University of BC Professor Patrick Condon, James Taylor Chair in landscape and livable environments, has long maintained that even though housing construction has tripled in the city over the last 60 years, it’s one of the most expensive real estate markets in the world. It’s a market that is clearly not driven by local incomes.

As far as the enviable rate of outright ownership, he says there are three factors at work, including global money.

“The advanced age of many owners gives them time to pay the mortgage off, and the using up of built-up equity in a long held home allows them to ‘move up,’ or downsize within the region, paying cash as a result,” he says. “[The third] is of course, global money investing in what has been a sound investment for decades, especially lately, in Vancouver real estate. They pay in cash but often with leveraged capital gotten from who knows where. These three factors, I would also guess, exist here at a higher level than in any other Canadian metro area, [probably] the USA too.”

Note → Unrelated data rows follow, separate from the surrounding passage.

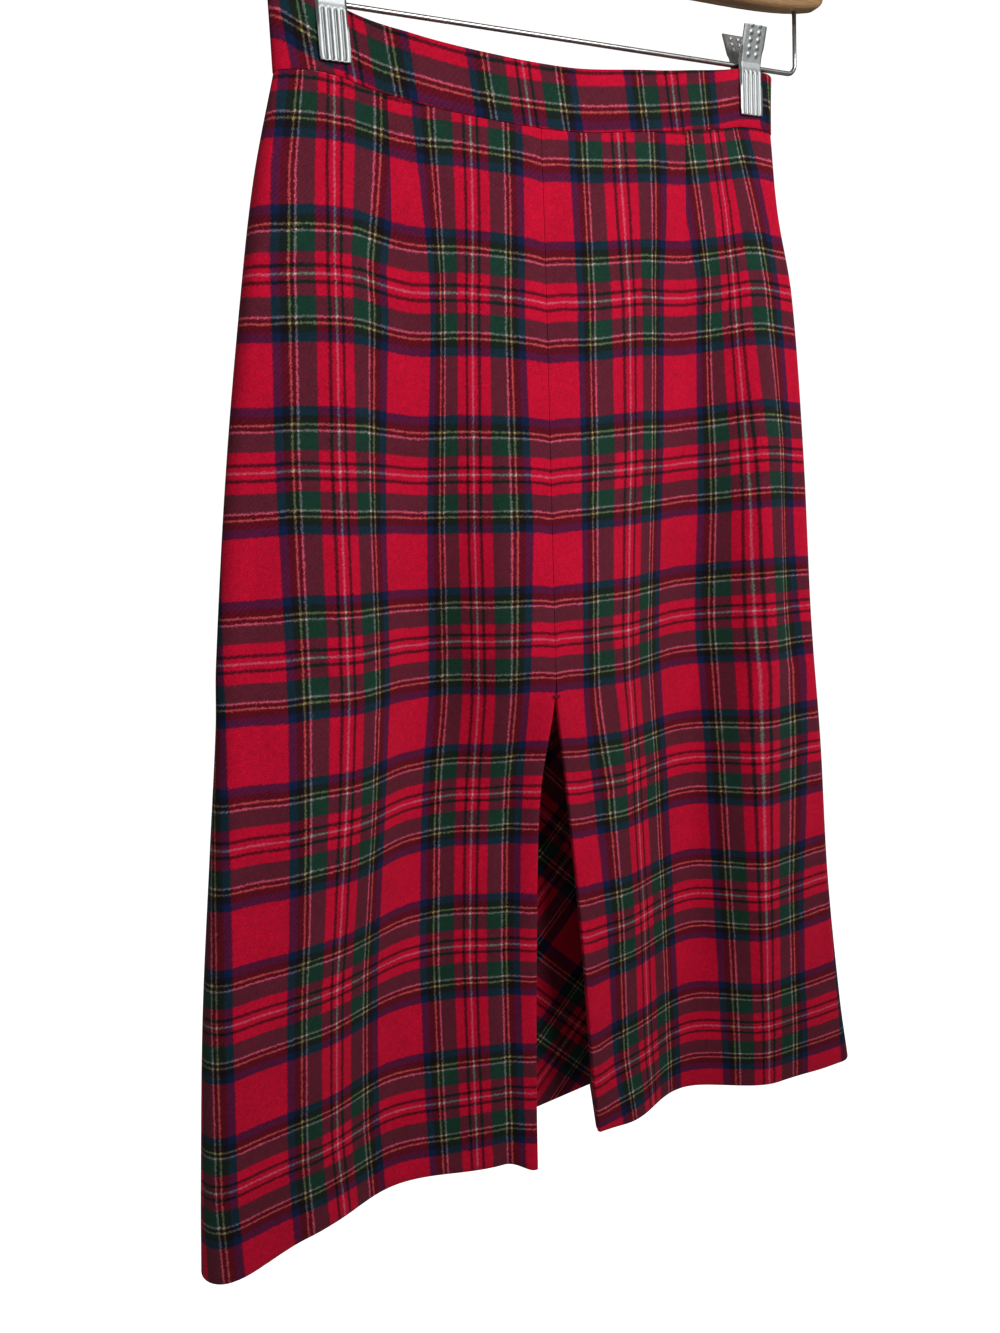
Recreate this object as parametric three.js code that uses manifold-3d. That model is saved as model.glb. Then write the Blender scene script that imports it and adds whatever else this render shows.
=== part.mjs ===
// Tartan wool skirt with an inverted pleat at the centre front, clipped to a wooden bar hanger.
// Millimetres, +Z up. The front faces -Y. The origin is the point where the hook rests on its rail.
import * as THREE from 'three';
import { mergeVertices } from 'three/addons/utils/BufferGeometryUtils.js';
import Module from 'manifold-3d';

const wasm = await Module();
wasm.setup();

// ---- driving sizes ----------------------------------------------------------------------------
const CLOTH = 2.0;            // wall of the napped wool twill
const BAND_CLOTH = 3.0;       // wall of the folded waistband
const GAP = 0.3;              // clearance at seams and seats
const WAIST_Z = -187.5;        // level of the waist seam, below the hook's rest point
const SKIRT_DROP = 680;       // waist seam to hem
const BAND_HEIGHT = 35;
const BAND_PROUD = 0.5;       // the band stands this far outside the panels below it
const CENTRE_X = -17;         // the centre front hangs this far to the side of the hook
const SEAM_SAG = 14;          // the waist droops this much between the clips
const SEAM_MIDDLE = -5;       // height of the seam's lowest point against WAIST_Z
const SAG_HALF_SPAN = 135;
const END_DROOP = 0.25;       // fall per millimetre of the waist outside the clips
const END_DROOP_START = 148;
const HANG_TILT = 0.024;      // the hanger hangs with its right end a little up, in radians

const PLEAT_TOP = 347;        // drop where the pleat opens
const PLEAT_SEAT = 12;        // length of the layers stitched above the opening
const RETURN_WIDTH = 56;      // turned-in width on each side of the pleat
const FOLD_LIP = 3;           // width over which the turned-in layer joins the fold's edge
const LAYER = 3.0;            // spacing of the pleat's layers along Y, where they slope
const SHOULDER = 22;          // distance from the centre edge to the panel's shoulder station

const ZIP_LENGTH = 180;
const ZIP_START = 4;          // the tape's top, below the waist seam
const ZIP_WIDTH = 24;
const ZIP_THICK = 1.0;
const LAP_LENGTH = 28;        // waistband's overlap at the centre back
const LAP_RAMP = 22;
const BUTTON_RADIUS = 8;
const BUTTON_THICK = 3;
const LAP_CLEAR = 4;          // the ring's own points stop this far before the lap's ramp
const BUTTON_INSET = 13;      // the button's centre, in from the lap's end

const BAR_HALF = 203;         // half the length of the wooden bar
const BAR_HEIGHT = 32;
const BAR_THICK = 12;
const BAR_BOTTOM = -100.5;
const BAR_BEVEL = 3;
const BAR_RISE = 5;           // rise of the underside at each end
const BAR_FALL = 9;           // fall of the top at each end
const BAR_END = 8;            // rounding of the ends
const BAR_CROWN = 16;         // half the flat seat of the hook
const BAR_WIRE_SEAT = 2.6;    // the underside's rise where the wire enters
const HOOK_WIRE = 1.7;        // radius of the hook's wire
const HOOK_RADIUS = 24;       // centre line of the crook
const HOOK_STEM = 8;
const HOOK_FROM = -62;        // the crook's arc, in degrees from +X
const HOOK_TO = 200;
const CLIP_WIRE = 1.5;        // radius of the wire that carries the clips
const CLIP_WIRE_Z = -137;
const CLIP_WIRE_HALF = 181;
const CLIP_WIRE_BEND = 6;
const CLIP_LEFT_X = -144.5;
const CLIP_RIGHT_X = 139.5;
const CLIP_WIDTH = 18;
const CLIP_BOTTOM = -168.5;
const JAW_LENGTH = 28.3;      // flat part of a plate, down the band
const CLIP_TOP = -113;
const CLIP_PLATE = 1.2;
const CLIP_FLARE = 12;        // half the spread of the levers at the top
const CLIP_SPRING = 3.4;      // radius of the spring's sleeve
const CLIP_SPRING_LENGTH = 12;
const JAW_Y = 4.9;            // inner face of a jaw, on the pinched band

const PLEAT_FLAT_AT = 14;     // opening at which the underlay has drawn flat

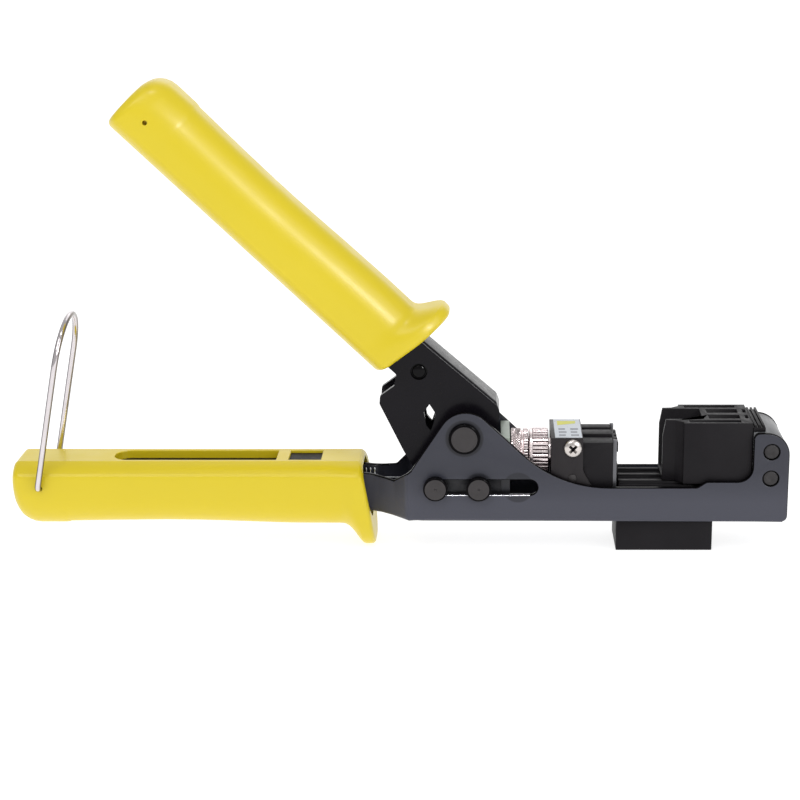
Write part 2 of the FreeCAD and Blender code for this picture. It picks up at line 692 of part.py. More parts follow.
def revolved(name, steps, bore):
    """A turned part on the stud's axis, from (start, end, radius) steps, with a through bore."""
    body = new_body(name)
    section = new_sketch(body, "section", "XZ_Plane")
    outline = [(steps[0][0], bore)]
    for start, finish, radius in steps:
        outline += [(start, radius), (finish, radius)]
    outline.append((steps[-1][1], bore))
    polygon(section, outline)
    turned = body.newObject("PartDesign::Revolution", "turned")
    turned.Profile = section
    turned.ReferenceAxis = (section, ["H_Axis"])
    turned.Angle = 360.0
    body.Placement = FreeCAD.Placement(FreeCAD.Vector(0, 0, size["stud_up"]), FreeCAD.Rotation())
    body.setExpression("Placement.Base.z", "dims.stud_up")
    doc.recompute()


def make_knurled_parts():
    knurl = ("knurl_radius", 0)
    bore = ("stud_radius", 0.05)
    groove = ("knurl_radius", -0.9)
    revolved("lock_nut", [(36.5, 40.2, knurl), (40.2, 40.7, groove), (40.7, 42.5, knurl)], bore)
    revolved("adjusting_barrel", [(42.8, 49.2, ("barrel_radius", 0)), (49.2, 52.2, 5.0)], bore)
    revolved("barrel_clip", [(51.1, 51.9, 6.2)], 5.02)


# ---------------------------------------------------------------- die carrier

def make_die_bracket():
    """Folded cover: a back plate on the barrel's neck, a top and two side plates."""
    body = new_body("die_bracket")
    side = new_sketch(body, "side_outline", "XZ_Plane")
    polygon(side, [
        (("bracket_left", 0), 17.0), (64.2, 17.0), (63.6, 23.0), (("bracket_right", 0), 28.5),
        (("bracket_right", 0), ("bracket_top", 0)), (("bracket_left", 0), ("bracket_top", 0)),
    ])
    extrude(body, "Pad", "blank", side, 2 * size["bracket_half"], symmetric=True)
    round_edges(body, "curl", [(("bracket_right", 0), 28.5)], 5.0)
    inside = new_sketch(body, "inside_outline", "XZ_Plane")
    gauge = size["bracket_gauge"]
    rectangle(inside, ("bracket_left", gauge), 70.0, 10.0, ("bracket_top", -gauge))
    extrude(body, "Pocket", "inside", inside, 2 * (size["bracket_half"] - gauge), symmetric=True)
    neck = new_sketch(body, "neck_outline", "YZ_Plane", ("bracket_left", 0))
    circle(neck, 0, ("stud_up", 0), 5.08)
    extrude(body, "Pocket", "neck_hole", neck, 2.0, upwards=True)
    holes = new_sketch(body, "side_holes_outline", "XZ_Plane")
    circle(holes, ("screw_along", 0), ("screw_up", 0), 1.35)
    circle(holes, 57.0, 25.9, 1.39)
    extrude(body, "Pocket", "side_holes", holes, symmetric=True)


def make_punch_die():
    """Die block that straddles the base block's ridges, stepped along its top."""
    body = new_body("punch_die")
    section = new_sketch(body, "section", "YZ_Plane", 52.6)
    half = size["die_half"]
    top = ("die_top", 0)
    groove = ("die_top", -0.9)
    step = ("die_top", -0.5)
    polygon(section, [
        (-half, 18.0), (-8.9, 18.0), (-8.9, 24.3), (8.9, 24.3), (8.9, 18.0), (half, 18.0),
        (half, top), (6.2, top), (6.2, groove), (3.6, groove), (3.6, top), (-1.6, top),
        (-1.6, groove), (-4.2, groove), (-4.2, step), (-half, step),
    ])
    extrude(body, "Pad", "block", section, ("die_right", -1.1 - 52.6))
    bore = new_sketch(body, "stud_bore_outline", "YZ_Plane", 52.0)
    circle(bore, 0, ("stud_up", 0), 4.3)
    extrude(body, "Pocket", "stud_bore", bore, 3.5, upwards=True)
    holes = new_sketch(body, "cross_hole_outline", "XZ_Plane")
    circle(holes, 57.0, 25.9, 1.39)
    circle(holes, ("screw_along", 0), ("screw_up", 0), 1.3)
    extrude(body, "Pocket", "cross_holes", holes, symmetric=True)


def make_die_details():
    blades = [slab(f"trim_blade_{name}", (("die_right", -1.05), low, 18.4),
                   (("die_right", 0.2), high, ("die_top", 0.4)))
              for name, low, high in (("near", -10.4, -9.1), ("far", 9.1, 10.4))]
    keep(join("trim_blade_pair", blades), "trim_blades")
    plate = slab("comb_plate", (("die_right", -1.05), -8.6, 25.0), (("die_right", -0.3), 8.6, 38.0))
    teeth = [slab(f"comb_tooth_{column}_{row}",
                  (("die_right", -0.4), -7.6 + 4.2 * column, 26.0 + 8.0 * row),
                  (("die_right", 0.8), -5.0 + 4.2 * column, 29.4 + 8.0 * row))
             for column in range(4) for row in range(2)]
    keep(join("comb_body", [plate] + teeth), "punch_comb")
    screws = []
    for hand, name in ((-1, "near"), (1, "far")):
        face = size["bracket_half"] + 0.02
        low = min(hand * face, hand * (face + 1.5))
        head = rod(f"die_screw_head_{name}", "y", 3.1, 1.5, (("screw_along", 0), low, ("screw_up", 0)))
        low = min(hand * 6.5, hand * (face + 0.5))
        shank = rod(f"die_screw_shank_{name}", "y", 1.25, face + 0.5 - 6.5,
                    (("screw_along", 0), low, ("screw_up", 0)))
        screws.append(join(f"die_screw_{name}", [head, shank]))
    keep(join("die_screw_pair", screws), "die_screws")
    length = 2 * size["bracket_half"]
    keep(rod("bracket_pin_body", "y", 1.35, length, (57.0, -length / 2, 25.9)), "bracket_pin")
    keep(slab("label_plate", (("bracket_left", 1.3), -10.9, ("bracket_top", 0)),
              (("bracket_right", -0.3), 10.9, ("bracket_top", 0.15))), "spec_label")


# ---------------------------------------------------------------- bail

def make_bail():
    """Wire loop whose legs straddle the lower grip and turn in through its sides."""
    wire = ("bail_wire", 0)
    arch = doc.addObject("Part::Torus", "bail_arch")
    arch.Angle3 = 180
    bind(arch, "Radius1", ("bail_half", 0))
    bind(arch, "Radius2", wire)
    stand = FreeCAD.Rotation(FreeCAD.Vector(1, 1, 1), 120)
    arch.Placement = FreeCAD.Placement(FreeCAD.Vector(0, 0, size["bail_leg"]), stand)
    pieces = [arch]
    for hand, name in ((-1, "near"), (1, "far")):
        side = hand * size["bail_half"]
        pieces.append(rod(f"bail_leg_{name}", "z", wire, ("bail_leg", 0), (0, side, 0)))
        knee = doc.addObject("Part::Sphere", f"bail_knee_{name}")
        bind(knee, "Radius", wire)
        pieces.append(put(knee, (0, side, 0)))
        start = min(side, hand * 10.9)
        pieces.append(rod(f"bail_end_{name}", "y", wire, size["bail_half"] - 10.9, (0, start, 0)))
    bail = keep(join("bail_loop", pieces), "bail")
    lean = FreeCAD.Rotation(FreeCAD.Vector(0, 1, 0), size["bail_lean"])
    bail.Placement = FreeCAD.Placement(FreeCAD.Vector(size["bail_along"], 0, size["bail_up"]), lean)
    bail.setExpression("Placement.Base.x", "dims.bail_along")
    bail.setExpression("Placement.Base.z", "dims.bail_up")
    bail.setExpression("Placement.Rotation.Angle", "dims.bail_lean")


make_frame_channel()
make_end_block()
make_end_rivets()
make_base_block()
make_jack_holder()
make_holder_retainer()
make_holder_screws()
make_lower_grip()
make_pivot()
make_spring_and_anchor()
make_lever_channel()
make_upper_grip()
make_lever_pins()
make_ram_yoke()
make_slot_pins()
make_adjusting_stud()
make_knurled_parts()
make_die_bracket()
make_punch_die()
make_die_details()
make_bail()
doc.recompute()

# ---------------------------------------------------------------- checks and export

for item in doc.Objects:
    if "Invalid" in item.State or "Error" in item.State:
        raise RuntimeError(f"{item.Name} did not recompute: {item.State}")
for part in sub_parts:
    if part.Shape.isNull() or not part.Shape.isValid() or not part.Shape.Solids:
        raise RuntimeError(f"{part.Label} has no valid solid")

os.makedirs("parts", exist_ok=True)
for part in sub_parts:
    part.Shape.exportStep(os.path.join("parts", f"{part.Label}.step"))
    box = part.Shape.BoundBox
    print(f"{part.Label:18s} {len(part.Shape.Solids)} solids  {part.Shape.Volume:9.1f} mm3  "
          f"x {box.XMin:7.2f} {box.XMax:7.2f}  y {box.YMin:7.2f} {box.YMax:7.2f}  "
          f"z {box.ZMin:7.2f} {box.ZMax:7.2f}")
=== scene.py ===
import json
import math
from collections import namedtuple

import bmesh
import bpy
from mathutils import Matrix, Vector


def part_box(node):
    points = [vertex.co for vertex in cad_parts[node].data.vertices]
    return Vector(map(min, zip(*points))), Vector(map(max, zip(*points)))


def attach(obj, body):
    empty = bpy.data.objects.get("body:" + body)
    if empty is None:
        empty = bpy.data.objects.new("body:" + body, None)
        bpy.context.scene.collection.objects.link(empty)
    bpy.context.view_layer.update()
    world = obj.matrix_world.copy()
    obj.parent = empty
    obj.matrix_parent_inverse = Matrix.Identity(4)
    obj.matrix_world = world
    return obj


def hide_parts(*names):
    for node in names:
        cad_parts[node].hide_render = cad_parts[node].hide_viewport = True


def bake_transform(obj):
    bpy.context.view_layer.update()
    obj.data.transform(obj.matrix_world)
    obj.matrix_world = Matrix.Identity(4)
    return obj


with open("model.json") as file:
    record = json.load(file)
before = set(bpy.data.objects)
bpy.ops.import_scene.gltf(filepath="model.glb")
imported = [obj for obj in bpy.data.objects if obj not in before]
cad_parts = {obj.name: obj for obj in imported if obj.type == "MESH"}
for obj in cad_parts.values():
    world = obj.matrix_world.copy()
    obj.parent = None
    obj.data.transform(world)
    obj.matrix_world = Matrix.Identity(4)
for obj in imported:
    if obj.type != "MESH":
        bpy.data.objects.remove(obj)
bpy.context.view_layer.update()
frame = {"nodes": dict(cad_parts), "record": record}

# Lengths below are millimetres in the CAD's frame, and MM turns them into Blender's metres.
MM = 0.001


def centre_of(node):
    """The middle of a CAD node's box, in millimetres."""
    low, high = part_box(node)
    return (low + high) / 2 / MM


FRAME_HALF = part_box("frame_channel")[1].y / MM
PIVOT = centre_of("pivot_pin")
DRIVE = centre_of("drive_pin")
GUIDE = centre_of("guide_pin")
HANDLE_TURN = math.radians(43.87)
BAIL_LEAN = math.radians(11.0)
RAM_TRAVEL = 13.1


# ---------------------------------------------------------------- materials

def linear(*rgb):
    """A colour given as 0-255 display values, as the shader wants it."""
    found = [(v / 255 / 12.92) if v <= 10 else ((v / 255 + 0.055) / 1.055) ** 2.4 for v in rgb]
    return tuple(found) + (1.0,)


# The Mix node's sockets for colours: the names repeat for each kind of value, so these go by number.
MIX_FACTOR, MIX_FIRST, MIX_SECOND, MIX_RESULT = 0, 6, 7, 2

# Noise rarely leaves this range, so it is spread out from here.
NOISE_LOW, NOISE_HIGH = 0.3, 0.7


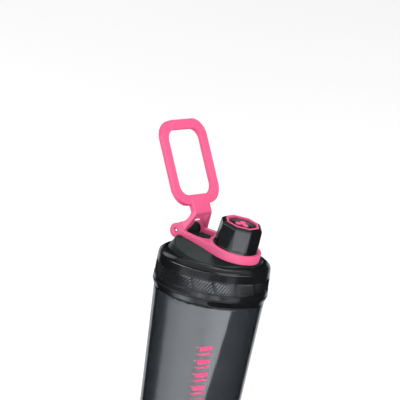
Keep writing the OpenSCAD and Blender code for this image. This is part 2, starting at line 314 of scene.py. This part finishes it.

The problem is that people who are rich enough to afford a multi-million-dollar home but who are declaring low incomes aren’t contributing their fair share of taxes, says Butler and other critics.

They’re likely receiving government subsidies for declaring a low income, such as GST and HST rebates and child tax credits, he says. He believes government should get more aggressive with bigger penalties for those owners who are leaving homes empty. As well, Canada could look to the UK’s Unexplained Wealth Orders, which permit confiscating properties that appear to be obtained through criminal activity. The burden of proof is on the owner to show that the property was acquired lawfully.

The other problem is that the skewed wealth is throwing the entire market out of balance. Speculative buying drives up home prices, pushing low and middle-income residents out of the city.

“To me, it’s a very meaningful thing,” Butler says. “Policy makers just shut their eyes and pretend they don’t see it.”